[Rows from a 3D modeling dataset]
•••

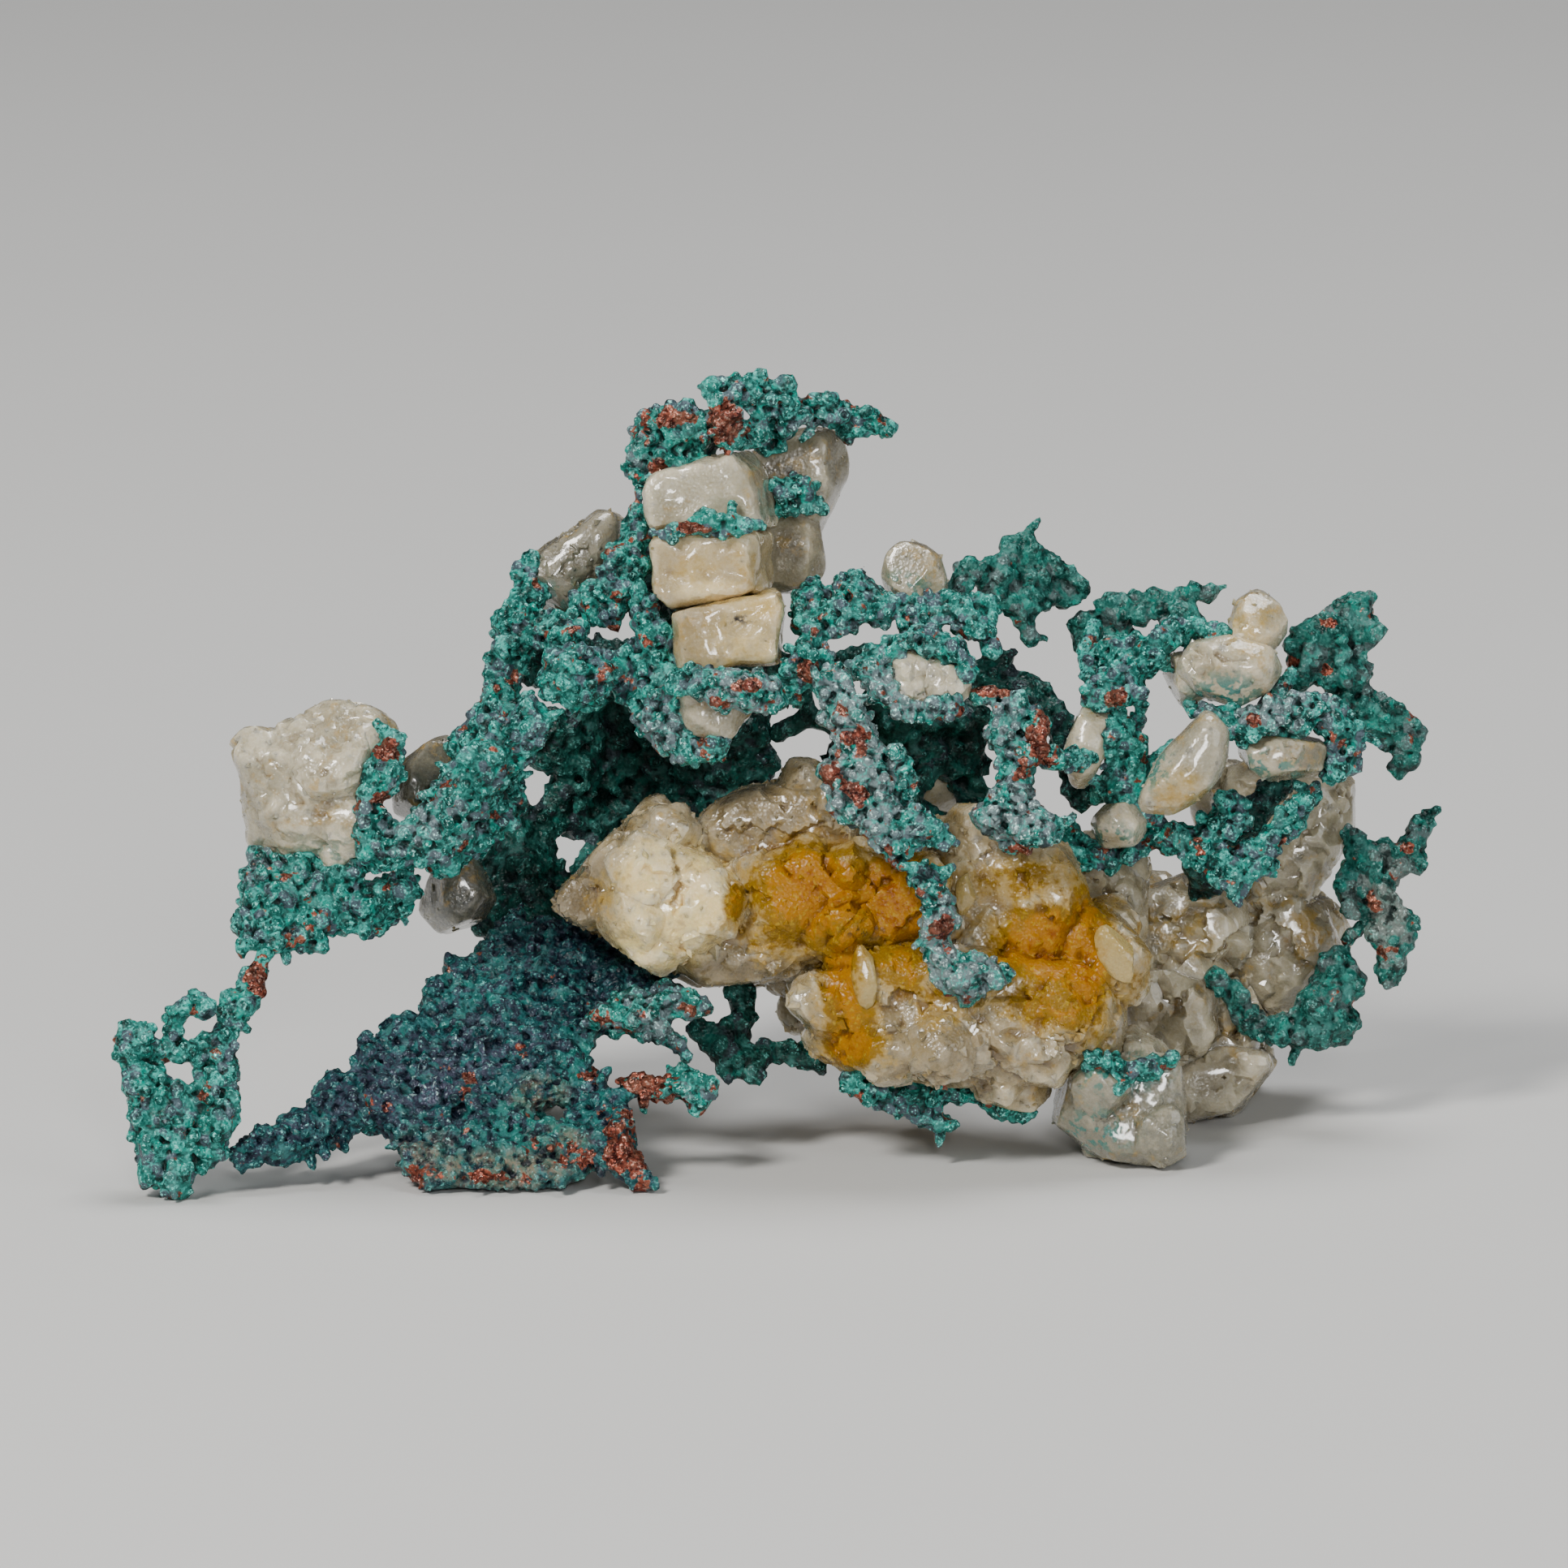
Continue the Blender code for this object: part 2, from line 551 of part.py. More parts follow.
def bead_mesh(beads):
    """One mesh of small balls that overlap."""
    ball = bmesh.new()
    bmesh.ops.create_icosphere(ball, subdivisions=2, radius=1.0)
    corners = [vert.co.copy() for vert in ball.verts]
    sides = [[vert.index for vert in face.verts] for face in ball.faces]
    ball.free()
    points = []
    faces = []
    for centre, size in beads:
        start = len(points)
        points.extend(centre + corner * size for corner in corners)
        faces.extend([start + index for index in side] for side in sides)
    mesh = bpy.data.meshes.new("beads")
    mesh.from_pydata(points, [], faces)
    return mesh


def fused(mesh):
    """The beads fused into one lumpy skin."""
    skin = temporary(mesh)
    remesh = skin.modifiers.new("remesh", "REMESH")
    remesh.mode = "VOXEL"
    remesh.voxel_size = VOXEL
    return largest_piece(applied(skin))


def copper(name, strokes, finish=GREEN_COPPER, sheets=(), density=1.0):
    """A copper node: its branches and sheets, cut back from the quartz and the ground."""
    chance = random.Random(name)
    beads = []
    for stroke in strokes:
        beads.extend(stroke_beads(stroke, chance))
    for outline, holes, depth in sheets:
        beads.extend(sheet_beads(outline, holes, depth, chance))
    beads = beside_earlier(beads)
    mesh = simplified(fused(bead_mesh(beads)), COPPER_TRIANGLES_PER_MM2 * density)
    mesh = cut_by_quartz(mesh)
    mesh = cut_flat_on_ground(mesh)
    copper_beads.extend(beads)
    return finished(name, mesh, finish, smooth=True)


def left_leg():
    """The thin leg at the far left, the cradle under the left crystal, and the arm up from it."""
    copper("copper_left_foot", [
        [(-23.2, 0.9, 0.2, 0.55), (-23.1, 2.4, 0.3, 0.72), (-23.2, 3.8, 0.5, 0.7), (-23.8, 5.2, 0.6, 0.65),
         (-24.0, 6.0, 0.6, 0.6), (-23.4, 6.3, 0.5, 0.4)],
        [(-22.3, 0.25, 0.1, 0.55), (-22.2, 1.5, 0.2, 0.7), (-22.3, 3.6, 0.5, 0.75)],
        [(-21.2, 1.4, 0.2, 0.5), (-21.0, 2.4, 0.3, 0.75), (-20.8, 3.7, 0.5, 0.78), (-20.6, 4.8, 0.8, 0.6),
         (-20.6, 5.6, 1.0, 0.5)],
        [(-20.8, 5.5, 1.0, 0.45), (-21.6, 5.4, 0.9, 0.4), (-22.4, 5.6, 0.7, 0.4), (-22.5, 6.2, 0.6, 0.35),
         (-22.2, 6.9, 0.5, 0.38), (-21.6, 7.3, 0.5, 0.33), (-21.3, 7.2, 0.4, 0.28)],
        [(-20.6, 5.6, 1.0, 0.5), (-20.2, 6.7, 1.5, 0.55), (-19.8, 7.4, 1.9, 0.5), (-19.3, 8.2, 2.3, 0.45)],
    ])
    copper("copper_left_cradle", [
        [(-19.1, 8.9, 2.6, 0.5), (-19.0, 9.6, 2.8, 0.8), (-19.2, 10.5, 3.0, 0.8), (-19.3, 11.6, 3.2, 0.7),
         (-19.3, 12.4, 3.4, 0.55)],
        [(-18.4, 9.6, 2.8, 0.7), (-17.6, 9.7, 2.8, 0.55), (-17.1, 9.6, 2.8, 0.45)],
        [(-18.6, 10.6, 3.0, 0.8), (-18.2, 11.6, 3.2, 0.85), (-17.9, 12.3, 3.4, 0.6)],
        [(-17.6, 10.6, 3.0, 0.5), (-16.6, 10.6, 3.6, 0.75), (-15.4, 10.7, 4.0, 0.85), (-14.5, 11.0, 4.0, 0.8),
         (-13.9, 11.6, 3.8, 0.6)],
        [(-17.6, 11.4, 3.4, 0.6), (-16.9, 11.8, 3.4, 0.6), (-16.0, 12.0, 3.2, 0.6)],
    ])
    copper("copper_left_arm", [
        [(-15.3, 12.0, 2.8, 0.65), (-14.4, 12.8, 2.6, 0.85), (-13.2, 13.1, 2.5, 0.9), (-12.2, 14.2, 2.5, 0.9),
         (-11.5, 15.2, 2.5, 0.95), (-10.6, 16.3, 2.6, 0.9), (-9.8, 17.2, 2.6, 0.85), (-9.4, 17.6, 2.6, 0.9)],
        [(-12.8, 12.3, 3.4, 0.5), (-11.4, 13.4, 3.6, 0.8), (-10.4, 14.3, 4.0, 0.7), (-10.3, 15.6, 3.8, 0.6)],
        [(-12.0, 16.5, 3.8, 0.5), (-11.4, 17.0, 3.6, 0.6), (-10.8, 17.9, 3.6, 0.6), (-10.5, 18.7, 3.4, 0.5)],
        [(-11.4, 17.0, 3.6, 0.6), (-10.6, 16.5, 3.0, 0.6)],
        [(-15.2, 12.3, 2.4, 0.5), (-15.4, 12.9, 2.0, 0.5), (-15.3, 13.9, 1.9, 0.45), (-15.1, 14.9, 1.9, 0.45),
         (-14.7, 15.6, 2.0, 0.55), (-14.5, 16.4, 2.0, 0.6), (-14.6, 16.9, 2.1, 0.35)],
    ])


def left_shoulder():
    """The knot of copper where the arm meets the tower."""
    copper("copper_shoulder_front", [
        [(-8.5, 18.9, 2.4, 0.95), (-7.9, 19.4, 2.3, 1.0), (-7.2, 19.7, 2.4, 0.8)],
        [(-8.1, 18.6, 2.3, 0.8), (-7.4, 18.8, 2.3, 0.9), (-6.8, 18.7, 2.4, 0.6)],
    ])
    copper("copper_shoulder_outer", [
        [(-10.3, 18.4, 4.6, 0.6), (-10.3, 19.4, 5.0, 0.6), (-10.1, 20.2, 5.2, 0.8), (-9.8, 21.2, 5.4, 0.75),
         (-9.3, 21.8, 5.6, 0.6), (-9.5, 22.6, 5.8, 0.5), (-9.6, 23.3, 6.0, 0.4), (-9.3, 23.7, 6.0, 0.3)],
        [(-10.0, 20.4, 5.0, 0.7), (-9.2, 20.9, 5.0, 0.55), (-8.5, 21.2, 4.6, 0.6), (-7.9, 20.7, 4.2, 0.7),
         (-7.5, 20.2, 3.6, 0.5)],
    ])
    copper("copper_shoulder_inner", [
        [(-7.9, 21.9, 5.0, 0.5), (-6.8, 22.0, 4.8, 0.6), (-6.2, 22.6, 4.6, 0.8), (-5.7, 23.3, 4.6, 0.75),
         (-5.4, 24.0, 4.8, 0.55), (-5.4, 24.8, 4.7, 0.45), (-5.4, 25.6, 4.6, 0.35)],
        [(-7.2, 21.1, 4.6, 0.5), (-6.6, 21.5, 4.5, 0.55), (-6.4, 22.2, 4.6, 0.6)],
    ])


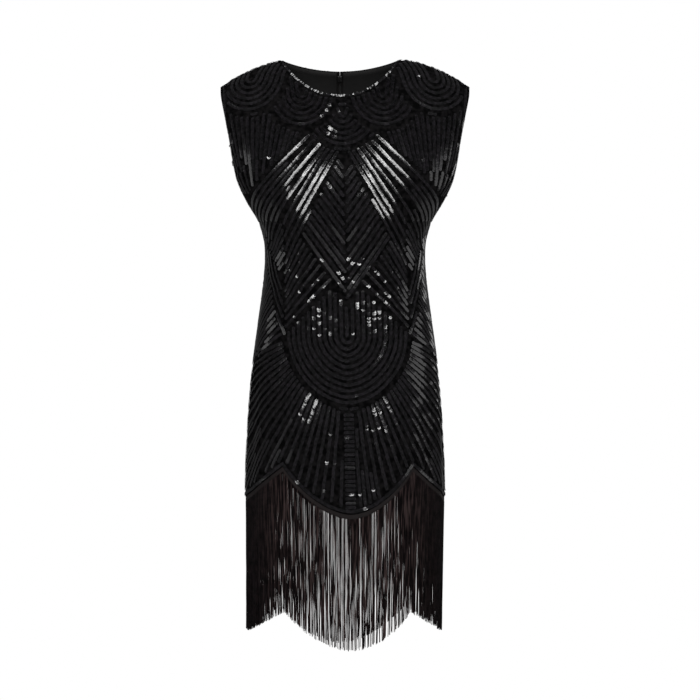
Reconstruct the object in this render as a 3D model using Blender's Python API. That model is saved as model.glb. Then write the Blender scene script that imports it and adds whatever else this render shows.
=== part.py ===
"""Sleeveless flapper dress with a scalloped, fringed hem, on its hollow worn form.

Metres, +Z up. The front faces -Y and the wearer's left is +X. The origin lies between the
shoulders, level with the middle of the shoulder seams, where a wearer holds the dress up.
"""
import math
from collections import namedtuple

import bmesh
import bpy
from mathutils import Matrix, Vector

MM = 0.001

# Cloth
SHELL_WALL = 1.6 * MM
LINING_WALL = 1.0 * MM
SEAM_GAP = 0.3 * MM
LINING_HEM_RISE = 10 * MM

# Shoulders, neck and underarm
NECK_POINT_HEIGHT = 0.019
NECK_CENTRE = -0.009
NECK_HALF_WIDTH = 0.102
SHOULDER_TIP_HEIGHT = -0.028
SHOULDER_SLOPE_START = 0.100
SHOULDER_TIP_REACH = 0.2175
SHOULDER_SLOPE_POWER = 1.65
UNDERARM_HEIGHT = -0.264
NECKLINE_LOWEST_FALL = 0.6

# Above the underarm: depth of the armhole edges as a share of the centre's, and how fast
# that share and the shoulder's slope fade away
ARMHOLE_DEPTH_SHARE = 0.42
SHOULDER_TIP_DEPTH_SHARE = 0.87
SHOULDER_TIP_POWER = 6
UNDERARM_POWER = 4
SHOULDER_SLOPE_REACH_POWER = 2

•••

§ WHAT YOU NEED TO DO
Repeat word for word the lines from the line containing "Reconstruct the object" to the line containing "hollow worn form.", both lines included; nothing else should appear.

§ WRITTEN ANSWER
Reconstruct the object in this render as a 3D model using Blender's Python API. That model is saved as model.glb. Then write the Blender scene script that imports it and adds whatever else this render shows.
=== part.py ===
"""Sleeveless flapper dress with a scalloped, fringed hem, on its hollow worn form.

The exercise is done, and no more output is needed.